◆ **PROBLEM DETAILS**
Transcribe only part of the material below: the lines from the one containing "What build123d script" through the one containing "seat_gap = 0.1", inclusive, exactly as written.

[Rows from a 3D modeling dataset]
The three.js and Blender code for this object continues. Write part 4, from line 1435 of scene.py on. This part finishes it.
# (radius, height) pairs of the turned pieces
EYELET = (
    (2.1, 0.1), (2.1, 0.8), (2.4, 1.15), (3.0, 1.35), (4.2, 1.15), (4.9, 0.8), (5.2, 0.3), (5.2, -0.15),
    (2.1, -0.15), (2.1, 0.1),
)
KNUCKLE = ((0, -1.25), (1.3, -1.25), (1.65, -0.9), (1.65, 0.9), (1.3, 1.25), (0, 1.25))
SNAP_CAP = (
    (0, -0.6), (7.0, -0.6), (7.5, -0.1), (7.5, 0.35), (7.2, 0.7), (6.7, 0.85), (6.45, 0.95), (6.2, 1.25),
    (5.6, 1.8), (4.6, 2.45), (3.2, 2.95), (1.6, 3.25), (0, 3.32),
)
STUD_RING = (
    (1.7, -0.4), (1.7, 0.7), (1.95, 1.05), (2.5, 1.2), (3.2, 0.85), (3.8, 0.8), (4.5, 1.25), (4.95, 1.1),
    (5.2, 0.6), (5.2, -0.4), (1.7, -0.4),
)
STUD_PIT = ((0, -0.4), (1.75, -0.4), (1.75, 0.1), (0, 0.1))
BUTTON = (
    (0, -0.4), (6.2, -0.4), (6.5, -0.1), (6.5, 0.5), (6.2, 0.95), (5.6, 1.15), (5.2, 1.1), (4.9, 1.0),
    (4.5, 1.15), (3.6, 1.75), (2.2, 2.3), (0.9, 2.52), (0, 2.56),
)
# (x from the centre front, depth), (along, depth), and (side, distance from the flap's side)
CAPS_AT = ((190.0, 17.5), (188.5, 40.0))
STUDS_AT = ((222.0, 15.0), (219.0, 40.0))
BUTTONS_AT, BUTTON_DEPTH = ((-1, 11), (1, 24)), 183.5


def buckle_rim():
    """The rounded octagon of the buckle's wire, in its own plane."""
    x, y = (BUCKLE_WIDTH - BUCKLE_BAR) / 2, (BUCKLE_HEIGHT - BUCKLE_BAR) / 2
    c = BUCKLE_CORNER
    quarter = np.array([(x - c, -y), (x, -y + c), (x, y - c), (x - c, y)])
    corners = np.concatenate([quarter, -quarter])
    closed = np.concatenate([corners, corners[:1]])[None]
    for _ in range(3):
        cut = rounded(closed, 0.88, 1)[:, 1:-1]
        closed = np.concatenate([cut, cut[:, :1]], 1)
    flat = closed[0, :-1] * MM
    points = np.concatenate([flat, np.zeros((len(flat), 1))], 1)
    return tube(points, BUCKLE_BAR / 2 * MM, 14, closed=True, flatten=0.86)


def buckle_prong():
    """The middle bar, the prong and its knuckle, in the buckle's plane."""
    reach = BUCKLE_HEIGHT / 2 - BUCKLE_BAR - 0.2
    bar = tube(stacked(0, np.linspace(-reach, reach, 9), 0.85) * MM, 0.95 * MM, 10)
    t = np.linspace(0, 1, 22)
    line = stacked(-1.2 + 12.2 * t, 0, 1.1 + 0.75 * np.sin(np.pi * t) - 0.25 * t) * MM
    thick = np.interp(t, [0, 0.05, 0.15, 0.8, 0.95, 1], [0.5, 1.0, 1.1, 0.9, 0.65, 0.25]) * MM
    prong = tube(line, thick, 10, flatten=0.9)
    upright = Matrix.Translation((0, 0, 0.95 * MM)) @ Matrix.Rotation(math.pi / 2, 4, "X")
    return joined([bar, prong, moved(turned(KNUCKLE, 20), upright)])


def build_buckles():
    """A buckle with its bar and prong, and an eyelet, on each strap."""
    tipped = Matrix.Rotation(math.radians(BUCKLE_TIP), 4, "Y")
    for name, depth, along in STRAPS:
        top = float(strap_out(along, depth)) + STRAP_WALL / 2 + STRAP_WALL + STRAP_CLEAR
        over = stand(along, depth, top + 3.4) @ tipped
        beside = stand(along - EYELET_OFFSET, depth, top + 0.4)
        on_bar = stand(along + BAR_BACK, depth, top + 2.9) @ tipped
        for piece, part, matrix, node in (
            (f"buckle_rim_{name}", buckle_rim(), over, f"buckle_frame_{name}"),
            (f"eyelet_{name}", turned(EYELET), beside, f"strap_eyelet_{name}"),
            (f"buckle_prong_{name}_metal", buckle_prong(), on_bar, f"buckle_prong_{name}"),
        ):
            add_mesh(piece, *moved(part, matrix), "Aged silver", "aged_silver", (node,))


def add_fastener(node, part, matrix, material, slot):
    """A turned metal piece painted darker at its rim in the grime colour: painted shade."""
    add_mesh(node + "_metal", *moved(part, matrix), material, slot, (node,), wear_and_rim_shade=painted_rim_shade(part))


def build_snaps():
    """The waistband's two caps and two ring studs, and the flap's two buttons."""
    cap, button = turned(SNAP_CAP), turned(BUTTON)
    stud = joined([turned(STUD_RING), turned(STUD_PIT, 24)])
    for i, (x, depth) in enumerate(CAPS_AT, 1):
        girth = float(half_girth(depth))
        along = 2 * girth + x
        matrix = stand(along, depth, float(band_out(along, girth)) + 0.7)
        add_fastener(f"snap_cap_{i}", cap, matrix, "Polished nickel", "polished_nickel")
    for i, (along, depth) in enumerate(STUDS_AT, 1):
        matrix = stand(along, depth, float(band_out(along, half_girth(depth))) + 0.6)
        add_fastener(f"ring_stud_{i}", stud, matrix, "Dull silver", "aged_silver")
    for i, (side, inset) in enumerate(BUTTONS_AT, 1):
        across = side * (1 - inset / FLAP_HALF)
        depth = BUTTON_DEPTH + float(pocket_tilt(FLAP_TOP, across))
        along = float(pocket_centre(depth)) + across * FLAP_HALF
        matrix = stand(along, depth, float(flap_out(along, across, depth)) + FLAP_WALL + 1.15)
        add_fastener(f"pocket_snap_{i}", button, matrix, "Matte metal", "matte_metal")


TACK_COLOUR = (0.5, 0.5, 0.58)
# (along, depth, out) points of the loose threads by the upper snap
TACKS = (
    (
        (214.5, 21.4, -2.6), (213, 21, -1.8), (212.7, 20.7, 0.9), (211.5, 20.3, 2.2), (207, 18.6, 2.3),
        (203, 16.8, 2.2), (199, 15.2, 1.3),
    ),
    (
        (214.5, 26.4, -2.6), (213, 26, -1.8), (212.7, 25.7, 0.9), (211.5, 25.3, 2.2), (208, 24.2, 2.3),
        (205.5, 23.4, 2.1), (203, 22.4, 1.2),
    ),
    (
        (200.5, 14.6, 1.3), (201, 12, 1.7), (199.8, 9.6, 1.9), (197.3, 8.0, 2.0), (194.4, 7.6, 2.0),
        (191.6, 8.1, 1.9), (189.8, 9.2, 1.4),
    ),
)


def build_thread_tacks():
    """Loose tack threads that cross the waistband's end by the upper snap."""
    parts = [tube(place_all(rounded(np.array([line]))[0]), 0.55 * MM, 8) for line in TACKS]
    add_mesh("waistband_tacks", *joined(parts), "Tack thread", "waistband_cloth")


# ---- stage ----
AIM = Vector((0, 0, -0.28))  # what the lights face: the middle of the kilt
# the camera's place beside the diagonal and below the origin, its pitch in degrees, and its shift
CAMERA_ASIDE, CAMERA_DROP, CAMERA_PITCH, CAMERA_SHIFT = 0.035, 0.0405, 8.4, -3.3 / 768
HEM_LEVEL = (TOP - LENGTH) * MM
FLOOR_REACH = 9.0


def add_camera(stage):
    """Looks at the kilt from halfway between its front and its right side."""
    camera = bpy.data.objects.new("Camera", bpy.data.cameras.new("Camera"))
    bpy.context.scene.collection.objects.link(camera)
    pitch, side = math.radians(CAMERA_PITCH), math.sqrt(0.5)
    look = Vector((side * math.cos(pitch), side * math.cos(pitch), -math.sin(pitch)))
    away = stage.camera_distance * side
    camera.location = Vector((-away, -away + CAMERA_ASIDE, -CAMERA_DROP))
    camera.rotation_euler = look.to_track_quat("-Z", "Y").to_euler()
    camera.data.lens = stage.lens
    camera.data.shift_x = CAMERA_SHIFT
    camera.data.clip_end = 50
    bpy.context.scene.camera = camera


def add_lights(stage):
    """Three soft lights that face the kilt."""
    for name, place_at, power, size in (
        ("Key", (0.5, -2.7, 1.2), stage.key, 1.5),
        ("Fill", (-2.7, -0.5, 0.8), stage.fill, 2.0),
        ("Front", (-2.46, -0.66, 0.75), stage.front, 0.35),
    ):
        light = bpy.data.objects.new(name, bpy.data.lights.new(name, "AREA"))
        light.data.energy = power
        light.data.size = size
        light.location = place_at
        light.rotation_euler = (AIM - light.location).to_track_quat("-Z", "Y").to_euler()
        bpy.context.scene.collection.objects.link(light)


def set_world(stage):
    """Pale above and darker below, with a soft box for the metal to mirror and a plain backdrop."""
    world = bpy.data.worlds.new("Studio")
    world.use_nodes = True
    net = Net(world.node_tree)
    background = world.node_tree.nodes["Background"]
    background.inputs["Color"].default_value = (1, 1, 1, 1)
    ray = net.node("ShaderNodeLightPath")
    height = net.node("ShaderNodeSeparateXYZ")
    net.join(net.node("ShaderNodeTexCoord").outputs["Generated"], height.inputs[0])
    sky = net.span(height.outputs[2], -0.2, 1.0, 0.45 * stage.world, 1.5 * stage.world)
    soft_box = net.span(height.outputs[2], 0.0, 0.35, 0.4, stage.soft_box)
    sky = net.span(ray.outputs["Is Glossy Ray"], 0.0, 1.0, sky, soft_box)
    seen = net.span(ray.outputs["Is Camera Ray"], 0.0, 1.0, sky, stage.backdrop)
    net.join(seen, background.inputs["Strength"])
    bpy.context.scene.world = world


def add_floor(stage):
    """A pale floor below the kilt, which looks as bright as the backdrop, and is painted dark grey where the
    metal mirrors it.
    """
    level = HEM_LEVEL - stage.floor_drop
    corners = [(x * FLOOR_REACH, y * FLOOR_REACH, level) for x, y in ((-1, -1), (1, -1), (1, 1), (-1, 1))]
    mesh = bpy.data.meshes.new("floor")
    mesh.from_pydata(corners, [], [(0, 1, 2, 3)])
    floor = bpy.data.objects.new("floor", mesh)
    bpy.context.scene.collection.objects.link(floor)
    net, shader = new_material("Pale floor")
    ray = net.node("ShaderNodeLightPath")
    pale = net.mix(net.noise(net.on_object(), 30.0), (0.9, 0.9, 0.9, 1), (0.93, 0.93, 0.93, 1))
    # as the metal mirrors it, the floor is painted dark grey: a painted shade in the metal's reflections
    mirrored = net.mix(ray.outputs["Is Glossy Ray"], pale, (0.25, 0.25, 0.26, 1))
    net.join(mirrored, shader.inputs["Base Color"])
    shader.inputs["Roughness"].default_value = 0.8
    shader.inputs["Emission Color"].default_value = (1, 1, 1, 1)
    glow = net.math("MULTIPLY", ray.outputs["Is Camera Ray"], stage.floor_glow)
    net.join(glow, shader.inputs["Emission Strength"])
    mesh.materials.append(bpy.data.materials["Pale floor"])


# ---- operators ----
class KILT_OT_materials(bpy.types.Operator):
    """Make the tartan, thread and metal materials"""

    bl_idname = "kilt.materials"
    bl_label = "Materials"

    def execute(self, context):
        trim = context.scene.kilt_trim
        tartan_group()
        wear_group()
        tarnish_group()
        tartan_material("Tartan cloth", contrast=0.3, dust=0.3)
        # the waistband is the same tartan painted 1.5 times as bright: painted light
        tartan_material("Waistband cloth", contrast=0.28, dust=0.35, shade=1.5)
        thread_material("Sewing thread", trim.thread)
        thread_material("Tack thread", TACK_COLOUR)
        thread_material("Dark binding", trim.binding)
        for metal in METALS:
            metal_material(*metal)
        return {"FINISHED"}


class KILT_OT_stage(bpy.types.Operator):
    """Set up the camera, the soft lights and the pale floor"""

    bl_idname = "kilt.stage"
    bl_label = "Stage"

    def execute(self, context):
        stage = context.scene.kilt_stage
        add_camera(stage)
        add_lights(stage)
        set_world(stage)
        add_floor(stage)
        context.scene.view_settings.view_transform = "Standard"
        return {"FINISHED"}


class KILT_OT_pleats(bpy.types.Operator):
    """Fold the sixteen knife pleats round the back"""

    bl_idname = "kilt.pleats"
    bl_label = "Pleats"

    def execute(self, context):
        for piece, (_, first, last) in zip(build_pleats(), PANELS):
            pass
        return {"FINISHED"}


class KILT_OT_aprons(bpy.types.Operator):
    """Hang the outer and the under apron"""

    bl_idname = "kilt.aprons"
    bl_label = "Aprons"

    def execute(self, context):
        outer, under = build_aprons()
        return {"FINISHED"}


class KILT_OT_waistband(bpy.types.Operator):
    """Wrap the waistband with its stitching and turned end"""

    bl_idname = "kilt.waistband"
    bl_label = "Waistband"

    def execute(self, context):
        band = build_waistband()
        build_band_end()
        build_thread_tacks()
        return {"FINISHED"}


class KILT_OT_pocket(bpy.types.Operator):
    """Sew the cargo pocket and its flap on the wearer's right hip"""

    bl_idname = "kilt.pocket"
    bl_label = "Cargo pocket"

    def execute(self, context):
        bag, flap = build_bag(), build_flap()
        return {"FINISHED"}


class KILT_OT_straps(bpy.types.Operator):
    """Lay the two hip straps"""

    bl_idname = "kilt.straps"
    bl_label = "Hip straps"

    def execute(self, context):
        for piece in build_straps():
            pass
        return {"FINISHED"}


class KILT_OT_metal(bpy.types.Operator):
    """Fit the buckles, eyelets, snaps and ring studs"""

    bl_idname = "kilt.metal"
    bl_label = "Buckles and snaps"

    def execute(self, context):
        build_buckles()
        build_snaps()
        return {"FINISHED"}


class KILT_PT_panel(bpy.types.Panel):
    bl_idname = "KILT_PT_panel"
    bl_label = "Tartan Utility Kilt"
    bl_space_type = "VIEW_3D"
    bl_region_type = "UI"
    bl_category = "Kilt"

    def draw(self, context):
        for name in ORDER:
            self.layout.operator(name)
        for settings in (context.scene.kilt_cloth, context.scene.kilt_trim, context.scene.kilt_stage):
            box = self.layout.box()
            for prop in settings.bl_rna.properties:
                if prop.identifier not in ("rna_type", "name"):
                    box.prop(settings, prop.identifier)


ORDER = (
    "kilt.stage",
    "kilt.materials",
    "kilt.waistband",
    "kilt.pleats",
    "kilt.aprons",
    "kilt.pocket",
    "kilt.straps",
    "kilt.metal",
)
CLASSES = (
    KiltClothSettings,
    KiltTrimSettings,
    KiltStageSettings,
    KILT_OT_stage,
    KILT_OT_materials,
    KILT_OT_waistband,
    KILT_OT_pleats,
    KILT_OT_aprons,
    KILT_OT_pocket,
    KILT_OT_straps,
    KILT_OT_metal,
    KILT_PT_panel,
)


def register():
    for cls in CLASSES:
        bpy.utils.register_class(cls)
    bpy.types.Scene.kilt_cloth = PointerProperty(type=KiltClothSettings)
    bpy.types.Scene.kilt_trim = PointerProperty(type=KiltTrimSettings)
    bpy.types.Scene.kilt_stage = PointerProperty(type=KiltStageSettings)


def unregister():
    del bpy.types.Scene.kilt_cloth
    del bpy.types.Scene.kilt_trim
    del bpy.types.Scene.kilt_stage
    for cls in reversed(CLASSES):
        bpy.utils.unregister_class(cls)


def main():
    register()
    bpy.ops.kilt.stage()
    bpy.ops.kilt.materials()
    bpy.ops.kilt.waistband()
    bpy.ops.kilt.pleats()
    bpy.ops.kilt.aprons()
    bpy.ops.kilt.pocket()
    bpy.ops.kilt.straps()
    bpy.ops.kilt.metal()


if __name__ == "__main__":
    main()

==

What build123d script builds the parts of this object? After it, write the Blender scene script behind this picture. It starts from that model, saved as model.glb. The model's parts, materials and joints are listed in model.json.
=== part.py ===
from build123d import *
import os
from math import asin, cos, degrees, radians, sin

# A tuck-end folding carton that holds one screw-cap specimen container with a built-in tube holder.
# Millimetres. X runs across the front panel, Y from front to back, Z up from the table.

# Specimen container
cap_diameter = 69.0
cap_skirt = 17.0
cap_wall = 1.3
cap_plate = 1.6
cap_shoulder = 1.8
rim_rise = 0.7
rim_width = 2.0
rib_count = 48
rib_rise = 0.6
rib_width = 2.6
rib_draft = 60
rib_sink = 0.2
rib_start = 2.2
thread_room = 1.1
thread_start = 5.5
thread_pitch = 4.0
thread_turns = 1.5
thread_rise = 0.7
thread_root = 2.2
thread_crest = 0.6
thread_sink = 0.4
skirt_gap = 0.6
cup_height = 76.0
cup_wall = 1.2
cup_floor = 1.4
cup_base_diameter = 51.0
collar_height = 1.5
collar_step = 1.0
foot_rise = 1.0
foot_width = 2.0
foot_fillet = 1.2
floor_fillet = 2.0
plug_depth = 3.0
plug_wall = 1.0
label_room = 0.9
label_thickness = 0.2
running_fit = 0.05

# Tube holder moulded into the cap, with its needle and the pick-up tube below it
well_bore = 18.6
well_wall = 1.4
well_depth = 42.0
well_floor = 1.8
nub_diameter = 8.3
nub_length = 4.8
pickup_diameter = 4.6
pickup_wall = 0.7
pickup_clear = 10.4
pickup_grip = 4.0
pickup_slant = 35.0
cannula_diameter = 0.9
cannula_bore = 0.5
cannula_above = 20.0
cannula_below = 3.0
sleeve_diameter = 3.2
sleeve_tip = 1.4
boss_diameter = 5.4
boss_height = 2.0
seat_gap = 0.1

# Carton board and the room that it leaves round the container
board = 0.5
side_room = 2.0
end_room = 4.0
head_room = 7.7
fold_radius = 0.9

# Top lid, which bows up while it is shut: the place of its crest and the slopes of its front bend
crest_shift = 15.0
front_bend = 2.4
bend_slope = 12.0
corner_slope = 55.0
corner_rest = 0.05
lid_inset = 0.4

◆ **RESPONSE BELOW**
What build123d script builds the parts of this object? After it, write the Blender scene script behind this picture. It starts from that model, saved as model.glb. The model's parts, materials and joints are listed in model.json.
=== part.py ===
from build123d import *
import os
from math import asin, cos, degrees, radians, sin

# A tuck-end folding carton that holds one screw-cap specimen container with a built-in tube holder.
# Millimetres. X runs across the front panel, Y from front to back, Z up from the table.

# Specimen container
cap_diameter = 69.0
cap_skirt = 17.0
cap_wall = 1.3
cap_plate = 1.6
cap_shoulder = 1.8
rim_rise = 0.7
rim_width = 2.0
rib_count = 48
rib_rise = 0.6
rib_width = 2.6
rib_draft = 60
rib_sink = 0.2
rib_start = 2.2
thread_room = 1.1
thread_start = 5.5
thread_pitch = 4.0
thread_turns = 1.5
thread_rise = 0.7
thread_root = 2.2
thread_crest = 0.6
thread_sink = 0.4
skirt_gap = 0.6
cup_height = 76.0
cup_wall = 1.2
cup_floor = 1.4
cup_base_diameter = 51.0
collar_height = 1.5
collar_step = 1.0
foot_rise = 1.0
foot_width = 2.0
foot_fillet = 1.2
floor_fillet = 2.0
plug_depth = 3.0
plug_wall = 1.0
label_room = 0.9
label_thickness = 0.2
running_fit = 0.05

# Tube holder moulded into the cap, with its needle and the pick-up tube below it
well_bore = 18.6
well_wall = 1.4
well_depth = 42.0
well_floor = 1.8
nub_diameter = 8.3
nub_length = 4.8
pickup_diameter = 4.6
pickup_wall = 0.7
pickup_clear = 10.4
pickup_grip = 4.0
pickup_slant = 35.0
cannula_diameter = 0.9
cannula_bore = 0.5
cannula_above = 20.0
cannula_below = 3.0
sleeve_diameter = 3.2
sleeve_tip = 1.4
boss_diameter = 5.4
boss_height = 2.0
seat_gap = 0.1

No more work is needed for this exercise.